London
France-Lise McGurn
Bosse & Baum
133 Copeland Road
November 5–December 18, 2016
Light up a cigarette and enjoy the party—the title of France-Lise McGurn’s solo exhibition here, “Mondo Throb,” signifies a rhythmic, vibrating, and discotheque-style environment. Mondo, which means “world” in Italian, is highlighted through the visceral connotations produced by the strong sound of something throbbing.

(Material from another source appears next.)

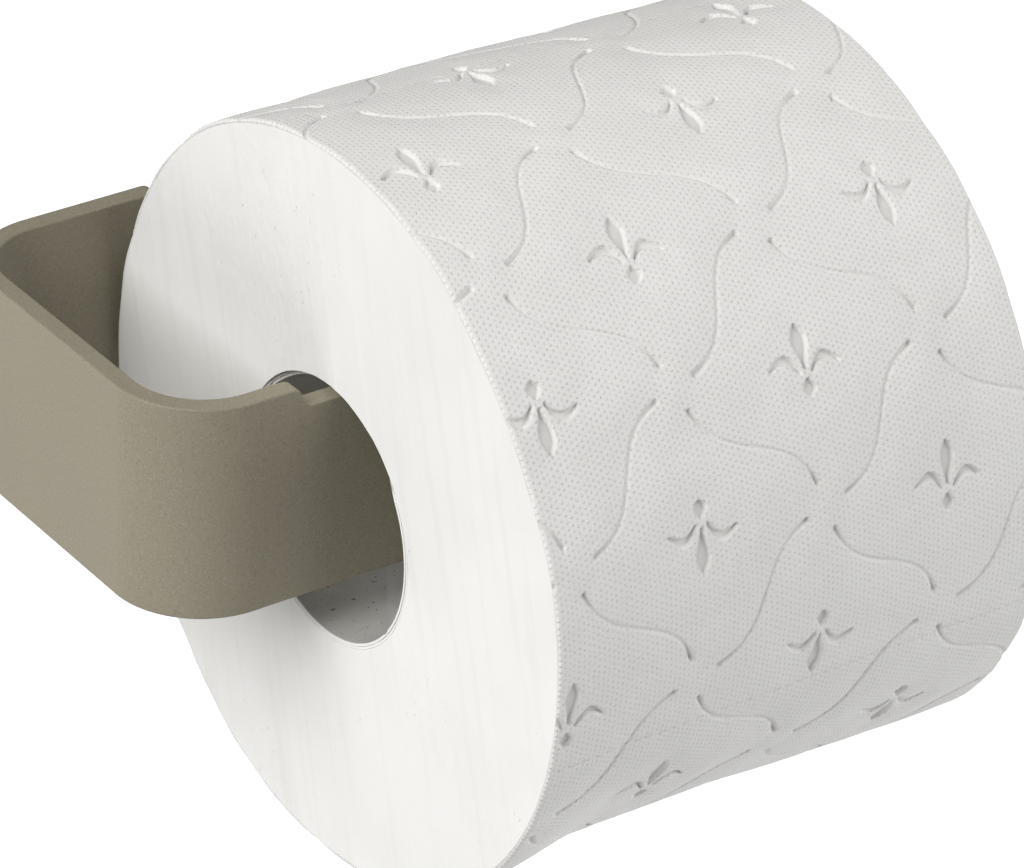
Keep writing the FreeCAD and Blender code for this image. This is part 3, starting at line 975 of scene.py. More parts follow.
@dataclass
class Roll:
    """Sizes that every piece of the roll shares, and its slightly squashed shape."""

    low: Vector
    high: Vector
    radius: float
    start_degrees: float = 75.5
    sheet_length: float = 0.128
    skin: float = 0.0014
    rim: float = 0.00042
    rim_skin: float = 0.00085
    fullness: float = 0.00040
    fullest: float = 0.00042
    near: tuple[Swell, ...] = (
        Swell(350.0, 30.0, 70.0, -0.00125),
        Swell(320.0, 6.0, 26.0, -0.00090),
        Swell(139.0, 8.0, 24.0, -0.00120),
        Swell(245.0, 10.0, 45.0, -0.00025),
    )
    far: tuple[Swell, ...] = (
        Swell(0.0, 50.0, 100.0, -0.00125),
        Swell(323.0, 8.0, 34.0, -0.00060),
        Swell(138.0, 20.0, 62.0, -0.00225),
        Swell(246.0, 10.0, 42.0, -0.00130),
    )
    crest: Swell = Swell(56.0, 6.0, 32.0, 0.00045)
    hollow: Swell = Swell(236.0, 8.0, 52.0, -0.00210)
    centre: tuple[float, float] = field(init=False)

    def __post_init__(self) -> None:
        """Finds the axis."""
        self.centre = ((self.low.y + self.high.y) / 2.0, (self.low.z + self.high.z) / 2.0)

    def inputs(self) -> dict[str, float]:
        """The roll's ends and axis, as the named inputs of a tree."""
        ends = {"Low end": self.low.x, "High end": self.high.x}
        return ends | {"Axis Y": self.centre[0], "Axis Z": self.centre[1]}

    def around(self, along: float, radius: float, turn: float) -> Vector:
        """The place at a distance along the axis, a radius and an angle."""
        y, z = self.centre
        return Vector((along, y + radius * math.cos(turn), z + radius * math.sin(turn)))

    def squash(self, graph: Graph, x: Term, turn: Term) -> Term:
        """How far the soft roll stands outside its round shape.

        Args:
            graph: The tree that asks.
            x: The place along the axis.
            turn: The angle round it, in radians.

        Returns:
            The length, below zero where the roll is squashed.
        """
        degrees = turn * (180.0 / math.pi)
        part = (x - self.low.x) / (self.high.x - self.low.x)
        near, far = (sum(swell.at(graph, degrees) for swell in end) for end in (self.near, self.far))
        fade = part.rising(0.02, 0.20) * (1.0 - part.rising(0.30, 1.0))
        ridge = self.crest.at(graph, degrees) * part.rising(0.0, 0.12) * (1.0 - part.rising(0.35, 1.0))
        whole = near + (far - near) * part + ridge + self.hollow.at(graph, degrees) * fade + self.fullness
        return whole.smallest(self.fullest)

    def skin_at(self, inset: float) -> float:
        """How deep the last turn reaches below the outside, at a distance from an end."""
        part = min(1.0, max(0.0, (inset - 0.0003) / 0.0020))
        return self.rim_skin + (self.skin - self.rim_skin) * part * part * (3.0 - 2.0 * part)


@dataclass
class Embossing:
    """The pressed pattern: a lattice of S-shaped lines round little sprigs, flat before it is rolled."""

    origin: Vector
    column: Vector = field(default_factory=lambda: Vector((0.02353, 0.00182, 0.0)))
    row: Vector = field(default_factory=lambda: Vector((-0.00170, 0.02328, 0.0)))
    bow: float = 0.0027
    gap: float = 0.115

    def spot(self, across: float, along: float) -> Vector:
        """A place of the lattice, in columns and rows."""
        return self.column * across + self.row * along

    def lines(self) -> bpy.types.Object:
        """The S-shaped lines that leave the two knots of one repeat."""
        points, edges = [], []
        for knot in ((1, 0), (2, -1)):
            start = self.spot(*knot)
            for sideways, sign in ((-1, 1.0), (1, 1.0)):
                end = self.spot(knot[0] + sideways, knot[1] + 1)
                ahead = (end - start).normalized()
                aside = Vector((-ahead.y, ahead.x, 0.0)) * (self.bow * sign)
                for step in range(17):
                    part = self.gap + (1.0 - 2.0 * self.gap) * step / 16
                    points.append(start.lerp(end, part) + aside * math.sin(2.0 * math.pi * part))
                    if step:
                        edges.append((len(points) - 2, len(points) - 1))
        return self.helper("emboss_lines", points, edges, [])

    def knots(self) -> bpy.types.Object:
        """The bare places where the lines nearly meet."""
        return self.helper("emboss_knots", [self.spot(1, 0), self.spot(2, -1)], [], [])

    def sprigs(self) -> bpy.types.Object:
        """The two sprigs of one repeat, one each way up."""
        points, faces = [], []
        for place, way in (((0, 0), -1.0), ((1, -1), 1.0)):
            self.sprig(self.spot(*place), way, points, faces)
        return self.helper("emboss_sprigs", points, [], faces)

    def sprig(self, middle: Vector, way: float, points: list, faces: list) -> None:
        """Adds one sprig: a long leaf, a seed below it and a curl on each side.

        Args:
            middle: Its centre.
            way: 1 where the long leaf points along the rows, -1 where it points back.
            points: The vertices to add to.
            faces: The faces to add to.
        """
        up = self.row.normalized() * way
        right = self.column.normalized() * way
        leaves = [
            ((0.0, -0.0015), (0.0, 0.0054), 0.00112, 0.0, 1.5),
            ((0.0, -0.0033), (0.0, -0.0058), 0.00096, 0.0, 1.2),
            ((-0.0012, -0.0021), (-0.0062, -0.0013), 0.00050, -0.0017, 1.2),
            ((0.0012, -0.0021), (0.0064, -0.0009), 0.00050, 0.0018, 1.2),
        ]
        for foot, tip, width, bend, fullness in leaves:
            first = middle + right * foot[0] + up * foot[1]
            last = middle + right * tip[0] + up * tip[1]
            ahead = last - first
            aside = Vector((-ahead.y, ahead.x, 0.0)).normalized()
            base = len(points)
            rims: list[list[Vector]] = [[], []]
            for step in range(9):
                part = step / 8
                line = first + ahead * part + aside * (bend * math.sin(math.pi * part))
                half = width * math.sin(math.pi * part**fullness) + 0.00002
                rims[0].append(line + aside * half)
                rims[1].append(line - aside * half)
            points += rims[0] + rims[1]
            faces += [(base + i, base + i + 1, base + 10 + i, base + 9 + i) for i in range(8)]

    def near_marks(self, low: Sequence[float], high: Sequence[float]) -> KDTree:
        """A search tree of closely set points on every mark in a window of the pattern.

        Args:
            low: The window's lower corner.
            high: Its upper corner.

        Returns:
            The search tree.
        """
        helpers = (self.lines(), self.sprigs())
        marks = [v.co.copy() for helper in helpers for v in helper.data.vertices]
        discard(*helpers)
        basis = np.array([[self.column.x, self.row.x], [self.column.y, self.row.y]])
        middle = (np.array(low) + np.array(high)) / 2.0 - np.array(self.origin.xy)
        near = np.round(np.linalg.solve(basis, middle))
        places = []
        for i in range(-8, 9):
            for j in range(-8, 9):
                if (i + j) % 2 == 0:
                    shift = self.origin + self.spot(near[0] + i + (near[0] + near[1]) % 2, near[1] + j)
                    places += [shift + mark for mark in marks]
        tree = KDTree(len(places))
        for number, place in enumerate(places):
            tree.insert(place, number)
        tree.balance()
        return tree

    def helper(self, name: str, points: list, edges: list, faces: list) -> bpy.types.Object:
        """A helper object that only the tree reads."""
        mesh = bpy.data.meshes.new(name)
        mesh.from_pydata([tuple(p) for p in points], edges, faces)
        thing = bpy.data.objects.new(name, mesh)
        bpy.context.collection.objects.link(thing)
        return thing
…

Utilizing a mix of gesso, oil, acrylic, markers, and spray paint, McGurn constructed much of the show in situ, producing Soft, psychic, sweet surprise (all works cited, 2016) a wall mural, and several untitled floor drawings. They cavort and intersect with a number of (mostly) studio-made paintings, two of which are Aerobics gives you herpes and Puttanesca, where we take in the soft lines of hair, naked limbs, and genitals intersecting and fusing with one another. The artist’s renderings of freedom and licentiousness create an immersive, eroticized environment. The consistency of McGurn’s repeated imagery and palette, alongside the evocation of a time-based and performative practice, intersects with her club-night residency called DAISIES at Jim Lambie’s Poetry Club in Glasgow. Co-run with Katie Shannon, they invite associated artists and DJs to add to the establishment’s ever-evolving decor.
The predominant sensation explored in McGurn’s disobedient, sensuous, and unruly exhibition is ecstasy, in all of its marvelous and multifarious guises—carnal, divine, euphoric. By eschewing didacticism or formal interpretation, McGurn has created an evocative and extended sense of time and place that appeals to a common sense of vital force.